Ahmed Yahaya – Joe
While according to William Shakespeare in Macbeth, “there is no art to read the mind’s construction in the face” it is perhaps too early in 2023 to already have a picture of the year.
Every picture tells a story. The attached one dated January 11 this year is no different irrespective of the intense furore over Kukah’s 2022 Christmas homily just a few weeks ago.
No doubt, the Bishop has an intrinsic nuisance value as a public intellectual in the way and manner he spoke to power in nearly the last 8 years. While he is entitled to his opinion every nation deserves a conscience because the rough draft of history is often written in the court of public opinion.
The outgoing President Buhari with less than 16 weeks or so to go into office by openly recognizing his old friend as, “my most vigorous fighter” has abandoned those that have always condemned the bishop’s public interventions between a rock and a hard place.
Truth is Kukah has had a long-standing relationship with Mr. President that transcends that of many of the verbose and more acerbic Buhari supporters cannot even boast of. On October 1, 2015, he unequivocally declared, “I have known the man for the better part of twenty years and can even claim some level of friendship and greater familiarity than most of those who met General Buhari after,”
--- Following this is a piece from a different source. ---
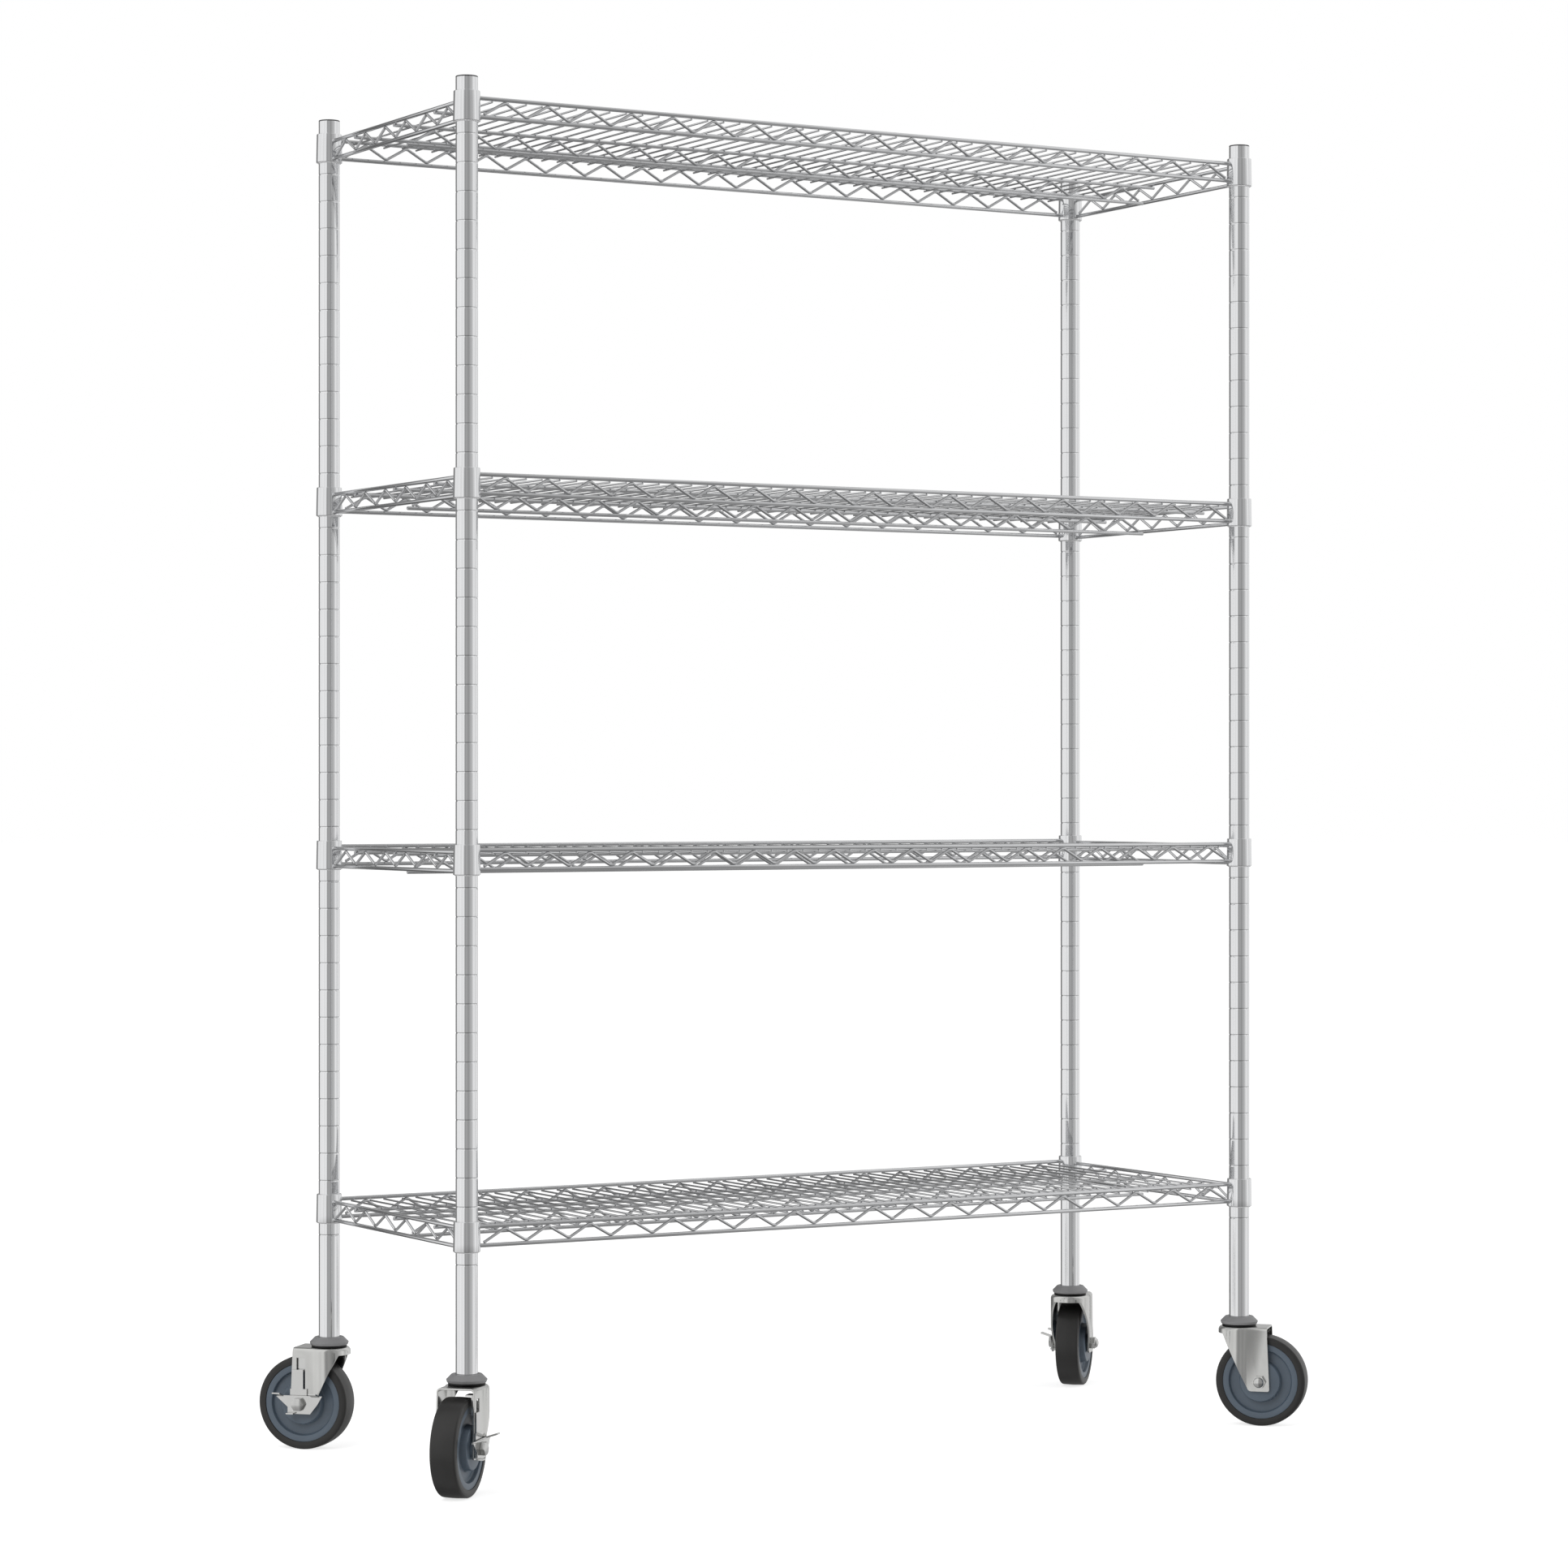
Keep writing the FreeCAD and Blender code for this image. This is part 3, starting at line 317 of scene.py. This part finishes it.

If so, what is the best way to deflect open criticism from the likes of the Sokoto-based cleric?
Leo Tolstoy (1828-1910) reminds us metaphorically, “A monkey was carrying two handfuls of peas. One little pea dropped out. He tried to pick it up and split twenty. He tried to pick up the twenty and split them all. Then he lost his temper, scattered the peas in all directions, and ran away.”
In the picture is PMB reminiscent of IBB in public anger management as it relates to another habitual commentator, OBJ?
“When General Obasanjo was vying for the post of UN secretary-general, some (IBB) aides were livid with anger over the government’s support for Obasanjo. When this issue came up at the weekly staff meeting, Babangida stood his ground saying that beyond the fact that Obasanjo was a Nigerian citizen who deserved the support of the government, he (Obasanjo) was his former boss and a good friend.
He had the previous week gone to spend a public holiday at the man’s Ota farm, discussing freely national and other issues. He recalled that Obasanjo saved him from the envy of his colleagues who were not quite pleased with his appointment to the Supreme Military Council during the Murtala administration.
Obasanjo had insisted then that Babangida was every inch qualified for the position on account of his outstanding career records. He had not quite forgotten that good turn in spite of Obasanjo’s open attacks on his SAP policy. He said the General was as free as any other Nigerian to criticize his policies as a matter of principle.”
See details on page 39 of Prince of the Niger: The Bababangida Years (1992) by Dr. Chidi Amuta
Interestingly, PMB also has a similarly long history with OBJ who specifically chose him to be his Number Two back in February 1976 after the demise of General Murtala Mohammed. Back then it was General TY Danjuma that overruled preferring Buhari to be mentored as a future army chief instead of holding a political office that was scheduled to terminate in 1979 which made then Lt. Colonel Buhari become the only officer in his generation to attend the US Army War College.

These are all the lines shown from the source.